This is the title I chose for my personal blog, which is meant to give me an outlet for one of my favorite crafts – writing – plus to use an image from my favorite sport, golf. Out of college, my first job was as a reporter for the Daily Astorian in Astoria, Oregon, and I went on from there to practice writing in all my professional positions, including as press secretary in Washington, D.C. for a Democrat Congressman from Oregon (Les AuCoin), as an Oregon state government manager in Salem and Portland, as press secretary for Oregon’s last Republican governor (Vic Atiyeh), and as a private sector lobbyist. This blog also allows me to link another favorite pastime – politics and the art of developing public policy – to what I write. I could have called this blog “Middle Ground,” for that is what I long for in both politics and golf. The middle ground is often where the best public policy decisions lie. And it is where you want to be on a golf course.
I am not looking forward to the 2024 presidential election if it turns out that Joe Biden and Donald Trump are running against each other.
It will not a rewarding election.
Of course, given my antipathy for Trump, I would vote for Biden.
But, his age – he would be 82 at the time of the election and, if he wins, serve until he is 86 – would make him the oldest president in our history. It will be a major issue in the election and Biden knows it. As does Trump, though, if he mentions age, it would apply to him, as well.
Age should not be an automatic disqualification, but it is, for me, a factor.

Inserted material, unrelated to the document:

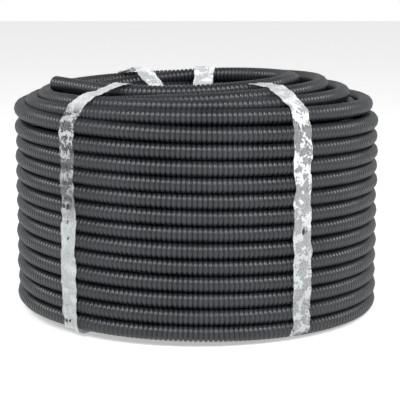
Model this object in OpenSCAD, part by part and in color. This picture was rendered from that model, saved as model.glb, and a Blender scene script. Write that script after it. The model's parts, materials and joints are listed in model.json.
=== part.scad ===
// A roll of small corrugated conduit, lying flat, tied with four loops of clear film.
// The origin is on the floor, on the roll's upright axis. The roll is seen from -Y.

/* [Conduit] */
// Outside diameter over the ribs
tube_od = 10; // [9:0.5:12]
// Clear bore
tube_bore = 7; // [5:0.1:7.2]
// Distance from one rib to the next
rib_pitch = 2.97; // [2.2:0.01:3.6]
// Width of the groove between two ribs
rib_groove = 0.55; // [0.4:0.05:1.1]
// Depth of the groove between two ribs
rib_depth = 0.9; // [0.5:0.05:1]

/* [Roll] */
// Outside diameter of the roll
roll_od = 237.8; // [225:0.1:260]
// Turns stacked in a layer, with the first loose turn on top
turns = 14; // [8:1:16]
// Height from one turn to the next
turn_pitch = 10.1; // [10.05:0.05:10.6]
// Layers from the outside to the eye
layers = 7; // [6:1:7]
// Radial distance from one layer to the next
layer_step = 9.4; // [8.8:0.1:10]

/* [Top turns] */
// Distance inward from the outer layer to the first loose turn
first_inset = 6.9; // [4:0.1:8]
// Distance inward from the first loose turn to the second
second_inset = 10.3; // [10.1:0.1:11]
// Height that the second loose turn gains on the first
top_rise = 0.8; // [0.2:0.1:1.2]
// Radius of the last turn, which lies across the turns under it
last_r = 70.5; // [69:0.5:73]
// Distance by which the last turn lies off the roll's axis, towards the left
last_shift = 8.5; // [6:0.5:9]

/* [Free end] */
// Number of ribs on the stretch that leaves the last turn
free_ribs = 15; // [12:1:16]
// Direction in which the last turn lets go, from the front towards the left
free_start_angle = 48.7; // [44:0.1:52]
// Slope at which the free end rises
free_rise = 1.5; // [1.2:0.1:4]
// Gap between the free end and the turns that it leaves
free_clearance = 0.3; // [0.2:0.05:0.5]

/* [Film straps] */
// Width of a strap
strap_w = 13; // [8:0.5:16]
// Thickness of a strap with its overlapped layers
strap_t = 0.4; // [0.2:0.05:0.8]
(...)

I hope, if he wins, Biden is up to four more years in the nation’s highest political office, one with huge international relations obligations, not to mention a host of troubling issues at home.
Kathleen Parker in the Washington Post wrote about this:
“I hate saying this, but Biden is too old to serve another four years, not least because, should he become debilitated by illness or injury, we’ll be saddled with one of the least-popular Democrat candidates from the 2020 primary campaign: Vice President Harris. Her word salads make Biden seem like Demosthenes. Ninety percent of the time, I have no idea what she’s talking about. Or why she’s laughing.”
I could say similar stuff about Trump. When he speaks, he cannot put a string of words together. Plus, if he managed to achieve that standard, none of those words would be true.
In the Wall Street Journal, essayist Joseph Epstein dealt with all this when he wrote a piece under this headline: America Hits Bottom With Trump and Biden in 2024: There was once a time when candidates for high office were expected at least to seem morally fit.
Here is how Epstein started his column:
““Forgive my repetitiousness, but how did it happen that what happened is happening? How has it come about that the more-than-likely presidential candidates of our two political parties in 2024 turn out to be Donald Trump and Joe Biden?
“One can of course be a good man and a poor president. Jimmy Carter, take a bow. But no one would argue that either Trump or Biden is a notably good man. [I differ here because I think Biden is basically a good man, though one who has, like all of us, made mistakes along the way.]
“Both have been accused of poor personal behavior. Each has been ethically challenged and found wanting: Trump by his long experience in the New York real-estate world, Biden by his 36 years in the Senate.
“Neither man has been touched by a scintilla of culture. It’s difficult to imagine either ever having read a serious book, sat through a classical music concert, or strolled through an art museum. Charm is far from the long suit of either man. Neither is even especially likable.”
Again, Epstein goes farther than I would in criticizing Biden, but he also makes this point: In various polls, Americans have expressed concern about the advanced ages of both men; and in Biden’s case, this concern is aggravated by many of his current performances.
Epstein ends his column – or is it a “rant” – by writing this: “A forthcoming presidential election between these two men would only seem to prove the sad wisdom of Joseph de Maistre, who wrote that ‘every country gets the government it deserves.’”
Perhaps.
But the election is still a long way off, so I hope someone emerges who can capture the balance between electability and character.
As Americans, we deserve at least that.